Around the same time that Plank and Molloy were touting the company’s ability to maintain growth rates of at least 20 percent, according to the complaint, Plank was selling off his personal stock holdings in the company while still holding on to his controlling voting rights.

One of Plank’s stock sales, conceived in August 20116 but not announced until September, was valued at more than $81 million, Breece says.

Breece wants to represent a class of investors who bought shares of Under Armour between April 21, 2016, and Jan. 30, 2017.

Under Armour did not immediately respond to a request for comment on the litigation.

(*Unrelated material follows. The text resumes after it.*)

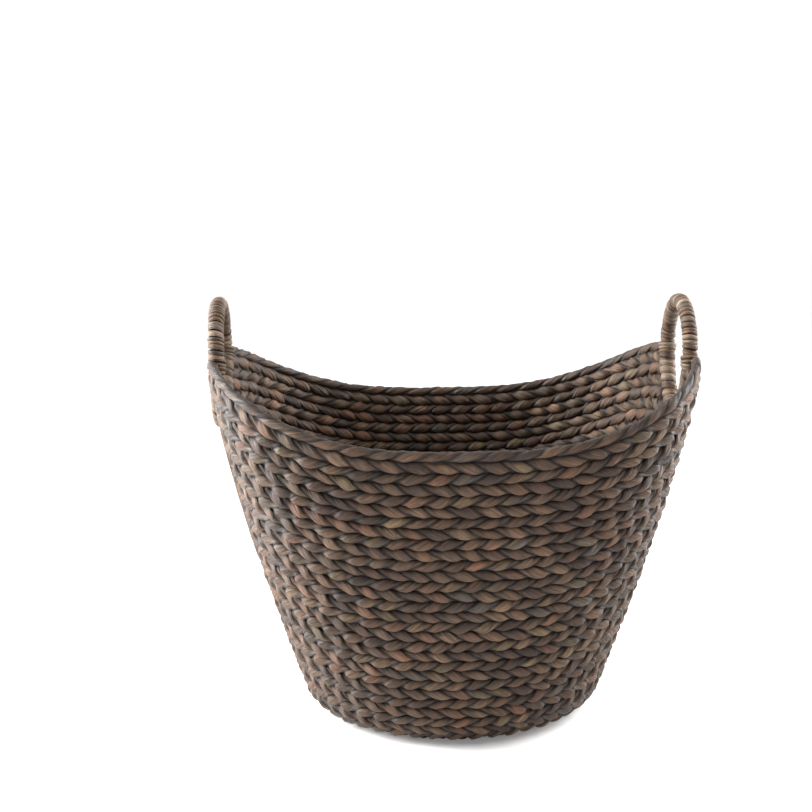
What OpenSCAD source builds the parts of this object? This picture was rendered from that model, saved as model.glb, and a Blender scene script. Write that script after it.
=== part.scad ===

The company did, however, release amid fallout over Plank’s role in the Trump administration. Though Under Armour criticized Trump’s recent ban against certain Muslim immigrants, it said Plank will proudly help the president work on job creation. “Under Armour and Kevin Plank are for job creation and American manufacturing capability,” the company said. “We believe building should be focused on much needed education, transportation, technology and urban infrastructure investment. We are against a travel ban and believe that immigration is a source of strength, diversity and innovation for global companies based in America like Under Armour.”

Plank’s praise of Trump drew swift condemnation from several athletes whom Under Armour looks to for endorsements, chief among them Stephen Curry of the Golden State Warriors.

As to Plank’s hailing of Trump as an asset, the two-time NBA MVP told the Mercury News: “I agree with that description if you remove the ‘et’ from asset.”

Late last year, Under Armour lost nearly $600 million of its value when it announced poor sales of Curry 3, a shoe named for the player.

Plank’s remarks also earned rebuke from wrestling star Dwane “The Rock” Johnson and Misty Copeland, the American Ballet Theatre’s first black female principal dancer.

The class suing Under Armour is represented by Charles Piven of Browers Piven in Stevenson, Maryland.